I prefer to not design with players emotions in mind they are variable, fluctuating from player to player and often not repeatable even on the same player if some subtle variation on their routine happens.

There are definitely psychological elements that can be exploited to get a more stable reaction from players in game design, gambling in loot boxes is the first that comes to my mind (and a good discussion on the ethics of using such elements in game design), but I am not qualified on these, I need to study more on cases of addiction in gaming for that.
   
Made in pl
Longtime Dakkanaut




I believe that what creates emotional investment in a game varies and it isn't a single thing. It is different proportions of a few aspects for every player. The aspects I can name are for example:

1. Intellectual challenge (you enjoy doing this "neat move" now and again)
2. Competition (you're bent on defeating your opponents or the game)
3. Narrative (attachment to your character or just a gripping story in general)
4. Personalisation (uniqueness of your experience makes it "yours")
5. Creativity (a sub-aspect of Personalisation?)

but I am sure there can be others!

They may also change with time for the same person as well, just like we may think some of the movies we liked as kids are silly now. For example we reminisce Mordheim games with nostalgia, because we enjoyed the Creative and Narrative aspect then, but the lack of Intellectual Challenge and poor Competition value now result in dissapointment, because we've experienced so many other games that do it better since (sometimes it's better some things stay just a memory )
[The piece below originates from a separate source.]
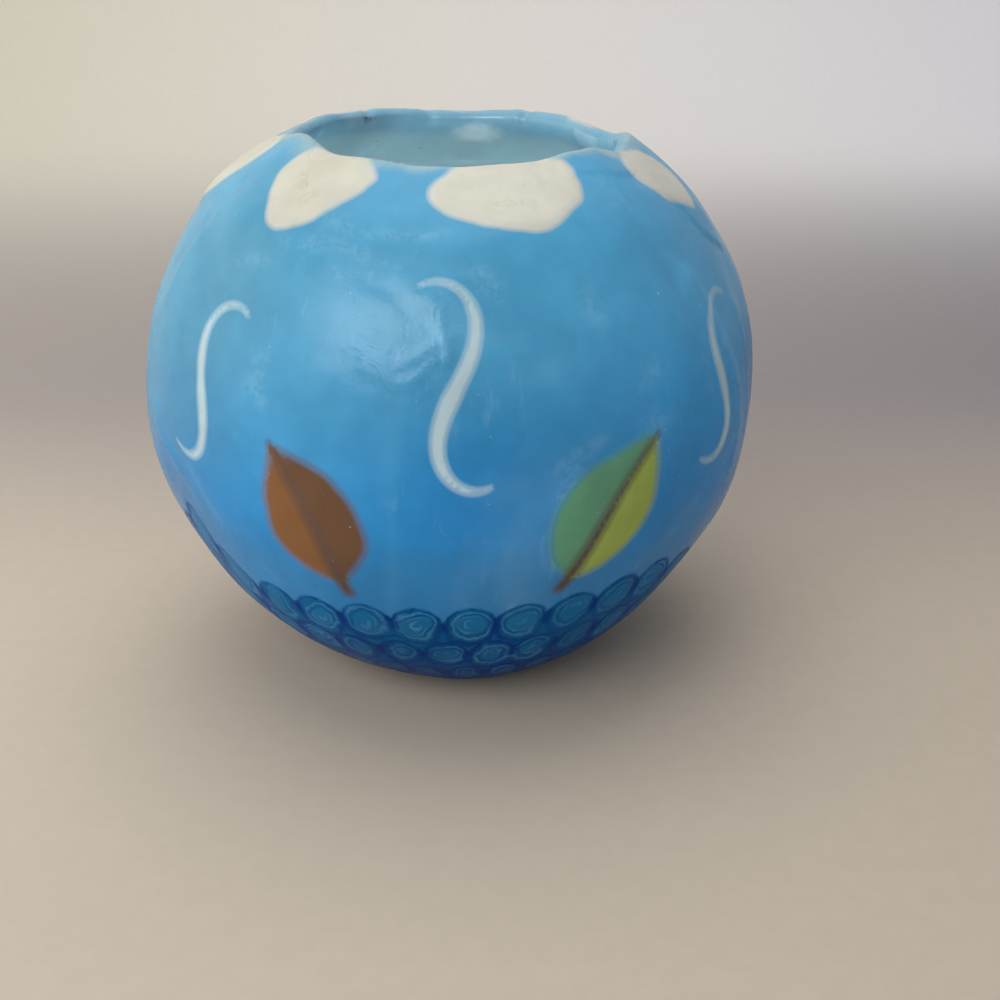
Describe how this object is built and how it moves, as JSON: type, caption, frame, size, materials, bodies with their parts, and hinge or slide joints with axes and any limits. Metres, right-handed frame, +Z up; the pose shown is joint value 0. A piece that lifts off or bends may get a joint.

If you take a look at the first place at BoardGameGeek - Gloomhaven, it ticks a lot of the boxes! There's a personalised narrative, but the game is intellectually satisfying and challenging. It is a hit among both Euro- and Ameri-style loving boardgamers.
   
Made in us
Battlefield Tourist




MN (Currently in WY)

Good call out that emotional investment can come in different forms, and only one of them related to "game play" and "tactics". It is best not to over focus on one at the expense of all the others.